**Work to do**. Give back the exact lines spanning from the line with "name in in_glass])" to the line with "low, high = Vector((1e9,)", with both of those lines included and no others.

— START OF Data for the task —

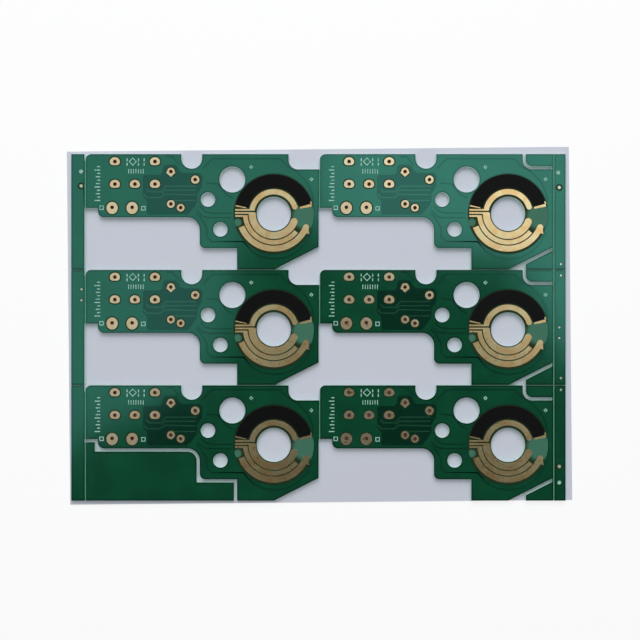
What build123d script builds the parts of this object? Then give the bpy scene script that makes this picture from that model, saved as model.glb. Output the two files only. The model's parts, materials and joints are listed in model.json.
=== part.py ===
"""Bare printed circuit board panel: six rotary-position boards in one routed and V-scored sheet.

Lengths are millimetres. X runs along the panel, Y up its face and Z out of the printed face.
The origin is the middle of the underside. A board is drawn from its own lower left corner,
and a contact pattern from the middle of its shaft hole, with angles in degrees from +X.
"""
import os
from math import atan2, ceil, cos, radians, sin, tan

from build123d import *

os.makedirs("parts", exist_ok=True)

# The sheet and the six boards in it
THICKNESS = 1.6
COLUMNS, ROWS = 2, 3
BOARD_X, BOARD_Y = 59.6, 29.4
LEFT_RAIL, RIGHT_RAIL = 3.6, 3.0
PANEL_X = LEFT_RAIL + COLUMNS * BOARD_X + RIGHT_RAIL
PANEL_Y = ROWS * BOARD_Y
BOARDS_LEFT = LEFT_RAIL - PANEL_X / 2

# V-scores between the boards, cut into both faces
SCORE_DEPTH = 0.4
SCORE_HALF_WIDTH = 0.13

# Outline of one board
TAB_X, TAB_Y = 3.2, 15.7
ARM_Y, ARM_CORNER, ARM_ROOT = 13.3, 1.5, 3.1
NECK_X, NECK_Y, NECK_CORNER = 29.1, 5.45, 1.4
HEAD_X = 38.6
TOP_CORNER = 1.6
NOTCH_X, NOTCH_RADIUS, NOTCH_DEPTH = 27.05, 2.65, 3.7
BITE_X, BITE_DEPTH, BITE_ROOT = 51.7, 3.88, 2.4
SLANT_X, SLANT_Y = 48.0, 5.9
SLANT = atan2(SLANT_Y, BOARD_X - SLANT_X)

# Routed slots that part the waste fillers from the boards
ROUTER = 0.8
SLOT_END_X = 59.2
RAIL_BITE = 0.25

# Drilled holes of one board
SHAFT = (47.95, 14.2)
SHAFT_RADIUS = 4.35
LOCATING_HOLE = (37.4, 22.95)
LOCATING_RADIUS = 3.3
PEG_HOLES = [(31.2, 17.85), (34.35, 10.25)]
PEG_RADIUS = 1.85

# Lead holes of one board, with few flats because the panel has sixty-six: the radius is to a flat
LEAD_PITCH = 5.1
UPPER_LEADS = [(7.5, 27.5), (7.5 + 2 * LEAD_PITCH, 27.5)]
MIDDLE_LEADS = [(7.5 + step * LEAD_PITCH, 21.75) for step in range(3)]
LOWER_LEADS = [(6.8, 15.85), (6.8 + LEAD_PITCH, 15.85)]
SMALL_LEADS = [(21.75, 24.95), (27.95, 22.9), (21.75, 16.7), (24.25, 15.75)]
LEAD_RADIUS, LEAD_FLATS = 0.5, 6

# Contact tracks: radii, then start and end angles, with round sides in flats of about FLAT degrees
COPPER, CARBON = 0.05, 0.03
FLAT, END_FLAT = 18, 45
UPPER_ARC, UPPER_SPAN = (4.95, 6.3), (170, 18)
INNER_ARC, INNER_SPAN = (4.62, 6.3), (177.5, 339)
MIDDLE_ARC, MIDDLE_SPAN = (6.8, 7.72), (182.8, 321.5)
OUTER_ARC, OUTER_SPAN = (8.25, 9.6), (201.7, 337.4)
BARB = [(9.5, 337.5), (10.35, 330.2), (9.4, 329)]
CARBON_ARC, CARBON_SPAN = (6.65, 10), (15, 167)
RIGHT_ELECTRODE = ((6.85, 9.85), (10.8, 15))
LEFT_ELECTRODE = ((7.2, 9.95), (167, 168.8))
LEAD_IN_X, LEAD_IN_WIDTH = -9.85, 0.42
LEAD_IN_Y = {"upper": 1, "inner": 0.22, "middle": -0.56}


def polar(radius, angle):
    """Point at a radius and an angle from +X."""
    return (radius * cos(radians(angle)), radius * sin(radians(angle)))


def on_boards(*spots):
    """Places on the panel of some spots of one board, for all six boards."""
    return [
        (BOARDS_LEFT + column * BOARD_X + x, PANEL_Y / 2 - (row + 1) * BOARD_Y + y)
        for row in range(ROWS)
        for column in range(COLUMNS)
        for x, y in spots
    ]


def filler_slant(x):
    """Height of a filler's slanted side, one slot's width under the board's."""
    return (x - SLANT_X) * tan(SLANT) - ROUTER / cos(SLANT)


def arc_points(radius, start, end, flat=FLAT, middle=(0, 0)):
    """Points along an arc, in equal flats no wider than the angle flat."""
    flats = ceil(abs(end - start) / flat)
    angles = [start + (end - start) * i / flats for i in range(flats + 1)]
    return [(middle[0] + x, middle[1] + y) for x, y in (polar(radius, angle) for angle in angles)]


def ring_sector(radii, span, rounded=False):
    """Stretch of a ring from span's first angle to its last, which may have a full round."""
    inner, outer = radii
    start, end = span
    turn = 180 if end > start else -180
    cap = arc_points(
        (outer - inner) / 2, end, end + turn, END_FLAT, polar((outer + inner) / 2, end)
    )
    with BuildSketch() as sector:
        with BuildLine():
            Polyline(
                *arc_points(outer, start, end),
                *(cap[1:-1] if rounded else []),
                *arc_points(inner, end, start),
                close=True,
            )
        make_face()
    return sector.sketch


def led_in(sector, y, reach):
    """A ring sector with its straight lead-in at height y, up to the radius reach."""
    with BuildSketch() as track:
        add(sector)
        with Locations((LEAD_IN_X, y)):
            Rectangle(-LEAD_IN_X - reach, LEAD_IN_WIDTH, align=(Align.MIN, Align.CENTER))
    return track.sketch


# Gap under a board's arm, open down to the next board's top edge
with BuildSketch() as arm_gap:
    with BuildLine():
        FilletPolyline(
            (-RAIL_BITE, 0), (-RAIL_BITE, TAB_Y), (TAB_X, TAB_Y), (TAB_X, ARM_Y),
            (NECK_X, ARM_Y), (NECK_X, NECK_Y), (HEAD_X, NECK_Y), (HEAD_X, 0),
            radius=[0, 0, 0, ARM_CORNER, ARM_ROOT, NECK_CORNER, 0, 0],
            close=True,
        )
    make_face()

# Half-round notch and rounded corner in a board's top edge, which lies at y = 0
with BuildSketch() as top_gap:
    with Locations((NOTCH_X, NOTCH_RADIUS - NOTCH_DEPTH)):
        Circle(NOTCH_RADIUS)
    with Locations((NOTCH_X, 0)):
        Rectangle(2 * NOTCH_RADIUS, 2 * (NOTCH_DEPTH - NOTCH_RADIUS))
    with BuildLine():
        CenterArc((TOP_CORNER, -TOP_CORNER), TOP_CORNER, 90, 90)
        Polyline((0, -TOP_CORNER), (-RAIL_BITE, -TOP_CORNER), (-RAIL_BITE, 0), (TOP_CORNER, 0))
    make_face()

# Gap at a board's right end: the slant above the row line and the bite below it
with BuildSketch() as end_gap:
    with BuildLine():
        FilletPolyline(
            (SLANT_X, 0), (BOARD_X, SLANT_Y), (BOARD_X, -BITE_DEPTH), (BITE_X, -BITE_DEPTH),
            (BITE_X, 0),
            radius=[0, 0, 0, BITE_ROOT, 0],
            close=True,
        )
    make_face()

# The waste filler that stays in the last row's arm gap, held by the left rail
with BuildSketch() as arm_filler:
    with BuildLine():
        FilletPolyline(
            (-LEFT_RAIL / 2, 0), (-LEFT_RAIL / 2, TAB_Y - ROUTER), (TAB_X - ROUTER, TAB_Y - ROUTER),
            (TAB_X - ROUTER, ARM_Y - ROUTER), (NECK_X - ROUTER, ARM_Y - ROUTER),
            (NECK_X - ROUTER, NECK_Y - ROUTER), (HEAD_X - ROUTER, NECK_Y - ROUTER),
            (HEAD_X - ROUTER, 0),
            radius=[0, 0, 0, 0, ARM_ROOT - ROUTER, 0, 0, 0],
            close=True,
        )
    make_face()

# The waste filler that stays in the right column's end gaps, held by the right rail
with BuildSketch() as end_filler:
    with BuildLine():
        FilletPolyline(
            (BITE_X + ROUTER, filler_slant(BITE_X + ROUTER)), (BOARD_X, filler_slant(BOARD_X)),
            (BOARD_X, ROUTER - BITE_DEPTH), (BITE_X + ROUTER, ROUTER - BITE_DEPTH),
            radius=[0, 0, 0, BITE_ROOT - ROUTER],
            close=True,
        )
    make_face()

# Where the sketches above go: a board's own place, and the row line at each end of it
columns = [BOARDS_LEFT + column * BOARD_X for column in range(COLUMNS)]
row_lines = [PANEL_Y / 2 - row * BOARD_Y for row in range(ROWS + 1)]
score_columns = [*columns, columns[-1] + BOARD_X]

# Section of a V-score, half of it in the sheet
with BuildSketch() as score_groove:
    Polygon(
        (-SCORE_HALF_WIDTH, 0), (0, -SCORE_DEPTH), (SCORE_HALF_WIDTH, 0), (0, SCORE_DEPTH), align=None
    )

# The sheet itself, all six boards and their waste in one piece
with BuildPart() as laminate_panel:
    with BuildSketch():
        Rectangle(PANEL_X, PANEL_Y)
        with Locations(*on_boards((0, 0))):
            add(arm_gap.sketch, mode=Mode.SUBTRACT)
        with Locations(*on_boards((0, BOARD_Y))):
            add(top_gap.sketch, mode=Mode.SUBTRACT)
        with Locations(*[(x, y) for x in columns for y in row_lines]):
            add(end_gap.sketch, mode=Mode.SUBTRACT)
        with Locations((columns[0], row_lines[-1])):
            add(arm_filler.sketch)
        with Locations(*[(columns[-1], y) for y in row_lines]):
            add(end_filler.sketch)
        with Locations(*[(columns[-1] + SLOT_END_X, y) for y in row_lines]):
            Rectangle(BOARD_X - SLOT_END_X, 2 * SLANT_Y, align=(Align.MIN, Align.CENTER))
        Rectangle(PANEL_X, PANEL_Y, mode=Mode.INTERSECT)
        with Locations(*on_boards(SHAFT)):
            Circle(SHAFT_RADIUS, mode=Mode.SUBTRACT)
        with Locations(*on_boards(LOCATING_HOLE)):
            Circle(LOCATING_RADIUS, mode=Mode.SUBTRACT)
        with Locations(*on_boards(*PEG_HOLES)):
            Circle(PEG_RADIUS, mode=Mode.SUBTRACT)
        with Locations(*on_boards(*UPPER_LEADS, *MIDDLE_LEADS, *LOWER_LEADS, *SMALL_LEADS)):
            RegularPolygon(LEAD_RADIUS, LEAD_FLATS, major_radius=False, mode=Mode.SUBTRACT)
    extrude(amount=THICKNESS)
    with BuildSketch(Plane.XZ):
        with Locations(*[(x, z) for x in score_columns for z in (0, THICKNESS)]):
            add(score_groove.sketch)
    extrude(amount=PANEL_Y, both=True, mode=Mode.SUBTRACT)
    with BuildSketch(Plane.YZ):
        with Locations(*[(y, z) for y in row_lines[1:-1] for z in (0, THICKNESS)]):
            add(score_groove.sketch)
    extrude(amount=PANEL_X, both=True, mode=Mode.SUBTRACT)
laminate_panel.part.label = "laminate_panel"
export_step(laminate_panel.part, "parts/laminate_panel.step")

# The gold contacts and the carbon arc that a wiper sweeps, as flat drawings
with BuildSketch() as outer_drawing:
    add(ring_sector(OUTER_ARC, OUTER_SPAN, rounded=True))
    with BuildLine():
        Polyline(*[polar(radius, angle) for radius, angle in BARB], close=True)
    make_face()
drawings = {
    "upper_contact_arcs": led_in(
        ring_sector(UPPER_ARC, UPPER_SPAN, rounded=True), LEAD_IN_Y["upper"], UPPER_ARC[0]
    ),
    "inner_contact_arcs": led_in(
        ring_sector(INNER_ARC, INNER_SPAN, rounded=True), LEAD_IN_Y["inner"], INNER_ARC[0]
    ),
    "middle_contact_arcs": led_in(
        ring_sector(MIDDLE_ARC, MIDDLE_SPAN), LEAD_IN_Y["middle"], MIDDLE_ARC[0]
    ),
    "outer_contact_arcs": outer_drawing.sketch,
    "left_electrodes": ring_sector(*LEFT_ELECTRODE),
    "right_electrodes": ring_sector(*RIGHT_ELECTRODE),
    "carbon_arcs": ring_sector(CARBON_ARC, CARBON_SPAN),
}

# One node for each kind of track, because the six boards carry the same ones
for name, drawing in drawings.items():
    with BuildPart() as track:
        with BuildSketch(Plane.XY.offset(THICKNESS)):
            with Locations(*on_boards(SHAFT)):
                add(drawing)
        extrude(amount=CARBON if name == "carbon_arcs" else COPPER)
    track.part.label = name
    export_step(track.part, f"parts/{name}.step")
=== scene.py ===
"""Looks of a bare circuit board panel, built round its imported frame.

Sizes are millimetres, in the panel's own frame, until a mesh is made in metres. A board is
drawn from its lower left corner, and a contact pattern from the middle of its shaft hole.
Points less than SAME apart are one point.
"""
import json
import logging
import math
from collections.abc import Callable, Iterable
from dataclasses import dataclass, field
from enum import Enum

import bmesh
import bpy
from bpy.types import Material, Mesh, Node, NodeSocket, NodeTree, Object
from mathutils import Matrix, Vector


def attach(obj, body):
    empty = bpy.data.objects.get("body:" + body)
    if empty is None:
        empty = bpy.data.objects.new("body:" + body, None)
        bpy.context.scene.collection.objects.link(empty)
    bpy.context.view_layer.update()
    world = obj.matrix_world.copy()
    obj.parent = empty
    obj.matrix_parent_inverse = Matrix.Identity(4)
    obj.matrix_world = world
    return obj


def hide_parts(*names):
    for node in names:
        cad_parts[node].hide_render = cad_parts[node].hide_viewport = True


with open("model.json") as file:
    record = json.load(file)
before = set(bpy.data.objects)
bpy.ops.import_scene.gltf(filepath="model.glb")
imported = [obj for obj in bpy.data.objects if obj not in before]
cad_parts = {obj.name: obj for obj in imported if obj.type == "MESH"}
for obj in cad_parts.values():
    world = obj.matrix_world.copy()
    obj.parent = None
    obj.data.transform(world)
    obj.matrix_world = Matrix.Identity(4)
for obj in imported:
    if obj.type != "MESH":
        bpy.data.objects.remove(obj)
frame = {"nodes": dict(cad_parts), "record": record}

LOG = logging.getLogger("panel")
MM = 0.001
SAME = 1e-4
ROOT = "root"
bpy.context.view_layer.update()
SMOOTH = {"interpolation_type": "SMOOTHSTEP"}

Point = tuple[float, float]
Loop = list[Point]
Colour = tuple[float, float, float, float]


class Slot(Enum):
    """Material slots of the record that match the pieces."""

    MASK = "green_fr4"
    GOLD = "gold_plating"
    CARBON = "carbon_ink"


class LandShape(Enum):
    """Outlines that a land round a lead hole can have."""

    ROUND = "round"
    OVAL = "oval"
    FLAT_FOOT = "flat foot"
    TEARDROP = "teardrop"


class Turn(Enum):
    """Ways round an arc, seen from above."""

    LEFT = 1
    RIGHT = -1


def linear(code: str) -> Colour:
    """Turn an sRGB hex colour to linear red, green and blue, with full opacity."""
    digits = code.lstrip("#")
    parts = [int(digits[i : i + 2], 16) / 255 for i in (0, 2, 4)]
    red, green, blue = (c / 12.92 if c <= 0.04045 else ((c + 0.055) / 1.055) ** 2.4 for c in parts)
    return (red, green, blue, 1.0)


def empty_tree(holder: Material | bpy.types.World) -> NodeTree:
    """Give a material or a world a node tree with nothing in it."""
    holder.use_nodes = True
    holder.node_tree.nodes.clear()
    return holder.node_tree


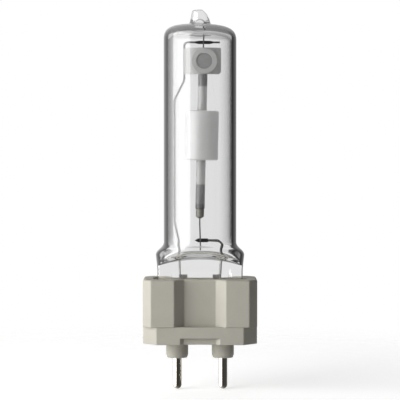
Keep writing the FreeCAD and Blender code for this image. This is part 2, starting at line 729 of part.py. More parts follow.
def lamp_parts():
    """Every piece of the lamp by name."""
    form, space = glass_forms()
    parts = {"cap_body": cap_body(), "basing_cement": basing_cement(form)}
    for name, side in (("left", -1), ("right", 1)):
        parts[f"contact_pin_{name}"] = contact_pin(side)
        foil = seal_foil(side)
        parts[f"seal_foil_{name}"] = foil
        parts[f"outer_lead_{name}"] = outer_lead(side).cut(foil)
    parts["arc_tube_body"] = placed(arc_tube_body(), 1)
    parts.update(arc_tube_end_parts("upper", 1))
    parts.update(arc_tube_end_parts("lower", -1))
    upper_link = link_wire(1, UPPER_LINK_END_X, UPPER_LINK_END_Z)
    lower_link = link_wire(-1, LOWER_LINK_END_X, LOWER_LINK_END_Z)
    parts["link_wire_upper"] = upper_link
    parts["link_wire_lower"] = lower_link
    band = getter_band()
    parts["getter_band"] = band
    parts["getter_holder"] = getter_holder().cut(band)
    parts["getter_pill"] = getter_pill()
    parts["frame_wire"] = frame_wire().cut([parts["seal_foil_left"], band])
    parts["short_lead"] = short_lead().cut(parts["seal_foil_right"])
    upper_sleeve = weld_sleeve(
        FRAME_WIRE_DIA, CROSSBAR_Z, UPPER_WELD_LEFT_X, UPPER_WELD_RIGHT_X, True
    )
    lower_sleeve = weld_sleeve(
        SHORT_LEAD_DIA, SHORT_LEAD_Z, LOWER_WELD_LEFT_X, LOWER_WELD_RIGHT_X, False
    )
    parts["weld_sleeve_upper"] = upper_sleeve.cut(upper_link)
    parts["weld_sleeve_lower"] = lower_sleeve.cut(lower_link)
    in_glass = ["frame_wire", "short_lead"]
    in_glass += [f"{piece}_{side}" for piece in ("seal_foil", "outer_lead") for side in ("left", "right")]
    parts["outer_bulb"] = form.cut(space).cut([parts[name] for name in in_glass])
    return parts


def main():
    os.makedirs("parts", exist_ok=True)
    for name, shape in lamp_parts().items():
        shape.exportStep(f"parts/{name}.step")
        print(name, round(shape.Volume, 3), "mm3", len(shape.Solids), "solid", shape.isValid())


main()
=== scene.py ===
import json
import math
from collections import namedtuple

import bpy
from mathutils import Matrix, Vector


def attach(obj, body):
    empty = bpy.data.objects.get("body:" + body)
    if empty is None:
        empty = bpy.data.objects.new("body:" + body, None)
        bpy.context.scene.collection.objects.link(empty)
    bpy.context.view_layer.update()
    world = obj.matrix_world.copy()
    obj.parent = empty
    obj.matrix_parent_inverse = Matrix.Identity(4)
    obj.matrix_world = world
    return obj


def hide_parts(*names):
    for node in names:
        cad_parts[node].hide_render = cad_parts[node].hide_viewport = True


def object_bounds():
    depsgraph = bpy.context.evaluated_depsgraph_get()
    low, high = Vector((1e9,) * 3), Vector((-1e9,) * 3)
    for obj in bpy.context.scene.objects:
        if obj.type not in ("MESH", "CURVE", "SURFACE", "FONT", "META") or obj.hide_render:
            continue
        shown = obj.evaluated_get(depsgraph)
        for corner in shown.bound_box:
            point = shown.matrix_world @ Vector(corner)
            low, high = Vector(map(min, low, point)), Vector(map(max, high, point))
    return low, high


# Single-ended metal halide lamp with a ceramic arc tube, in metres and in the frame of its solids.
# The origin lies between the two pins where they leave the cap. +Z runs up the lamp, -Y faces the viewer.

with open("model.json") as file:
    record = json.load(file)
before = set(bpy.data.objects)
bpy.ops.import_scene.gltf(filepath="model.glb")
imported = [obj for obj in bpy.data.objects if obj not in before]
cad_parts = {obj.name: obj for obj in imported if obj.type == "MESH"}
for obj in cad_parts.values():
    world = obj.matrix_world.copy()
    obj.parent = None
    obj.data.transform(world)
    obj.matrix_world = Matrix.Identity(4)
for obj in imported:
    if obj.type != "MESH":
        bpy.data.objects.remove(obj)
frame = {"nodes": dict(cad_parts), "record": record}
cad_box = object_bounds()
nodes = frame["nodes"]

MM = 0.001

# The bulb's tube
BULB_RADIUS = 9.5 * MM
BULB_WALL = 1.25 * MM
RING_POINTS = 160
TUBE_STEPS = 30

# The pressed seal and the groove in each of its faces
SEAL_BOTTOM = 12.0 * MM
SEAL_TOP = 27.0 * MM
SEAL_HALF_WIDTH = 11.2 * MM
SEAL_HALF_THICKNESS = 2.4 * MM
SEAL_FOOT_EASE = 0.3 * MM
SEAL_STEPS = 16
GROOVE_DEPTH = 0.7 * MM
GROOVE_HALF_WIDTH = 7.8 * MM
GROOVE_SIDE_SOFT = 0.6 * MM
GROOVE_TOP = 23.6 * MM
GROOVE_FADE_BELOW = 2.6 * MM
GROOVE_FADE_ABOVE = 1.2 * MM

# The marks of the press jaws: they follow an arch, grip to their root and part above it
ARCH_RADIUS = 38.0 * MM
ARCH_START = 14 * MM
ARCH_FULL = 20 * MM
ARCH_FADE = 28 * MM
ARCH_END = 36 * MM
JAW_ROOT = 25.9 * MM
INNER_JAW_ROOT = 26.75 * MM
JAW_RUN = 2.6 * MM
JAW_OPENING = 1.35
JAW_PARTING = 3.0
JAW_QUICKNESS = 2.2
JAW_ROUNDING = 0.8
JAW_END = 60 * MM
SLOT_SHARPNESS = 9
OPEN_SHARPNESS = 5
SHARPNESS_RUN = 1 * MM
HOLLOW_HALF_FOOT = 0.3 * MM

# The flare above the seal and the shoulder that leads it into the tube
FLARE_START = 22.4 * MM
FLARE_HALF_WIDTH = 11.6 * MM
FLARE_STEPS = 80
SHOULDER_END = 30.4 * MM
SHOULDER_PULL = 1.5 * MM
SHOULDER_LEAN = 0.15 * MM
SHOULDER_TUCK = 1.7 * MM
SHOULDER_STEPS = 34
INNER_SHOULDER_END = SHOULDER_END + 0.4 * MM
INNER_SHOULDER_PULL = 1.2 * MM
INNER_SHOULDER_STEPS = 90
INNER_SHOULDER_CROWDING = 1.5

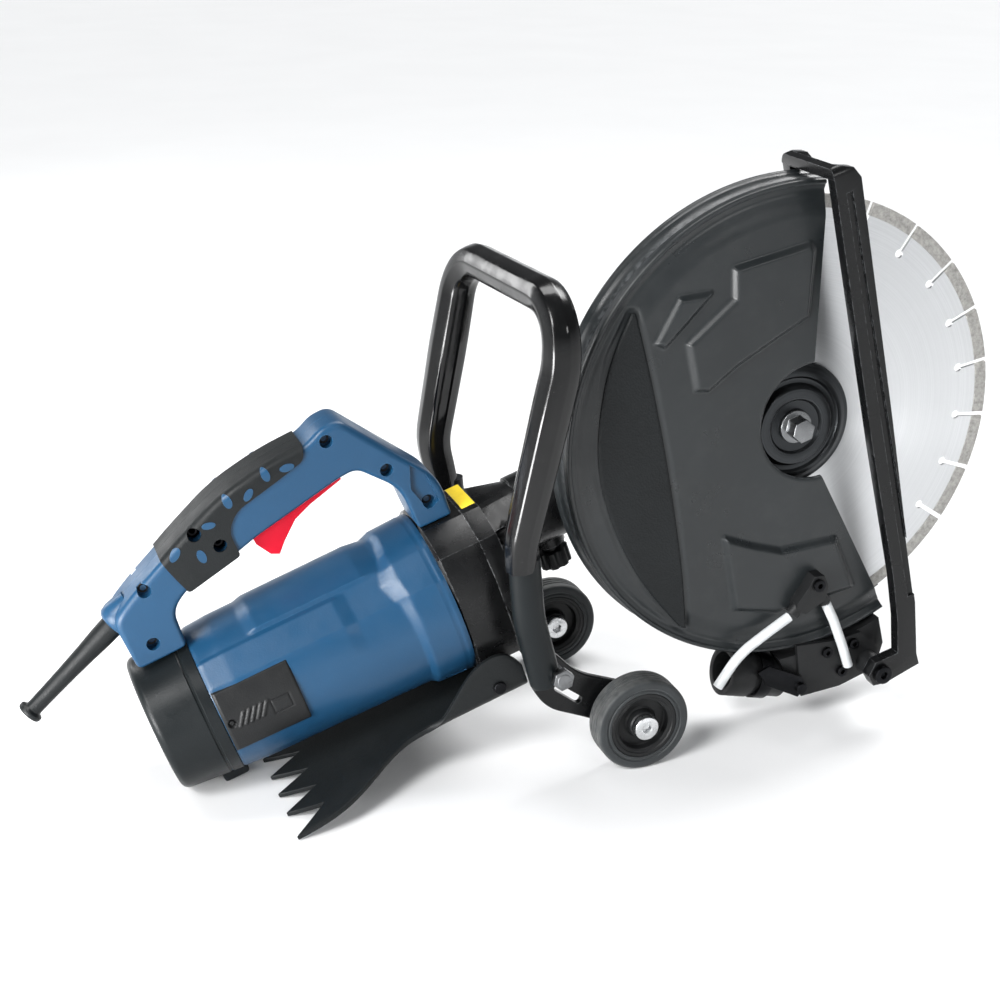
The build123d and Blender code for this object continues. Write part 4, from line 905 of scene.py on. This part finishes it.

— END OF Data for the task —

**Response to this task**.
    parts["outer_bulb"] = form.cut(space).cut([parts[name] for name in in_glass])
    return parts


def main():
    os.makedirs("parts", exist_ok=True)
    for name, shape in lamp_parts().items():
        shape.exportStep(f"parts/{name}.step")
        print(name, round(shape.Volume, 3), "mm3", len(shape.Solids), "solid", shape.isValid())


main()
=== scene.py ===
import json
import math
from collections import namedtuple

import bpy
from mathutils import Matrix, Vector


def attach(obj, body):
    empty = bpy.data.objects.get("body:" + body)
    if empty is None:
        empty = bpy.data.objects.new("body:" + body, None)
        bpy.context.scene.collection.objects.link(empty)
    bpy.context.view_layer.update()
    world = obj.matrix_world.copy()
    obj.parent = empty
    obj.matrix_parent_inverse = Matrix.Identity(4)
    obj.matrix_world = world
    return obj


def hide_parts(*names):
    for node in names:
        cad_parts[node].hide_render = cad_parts[node].hide_viewport = True


def object_bounds():
    depsgraph = bpy.context.evaluated_depsgraph_get()
    low, high = Vector((1e9,) * 3), Vector((-1e9,) * 3)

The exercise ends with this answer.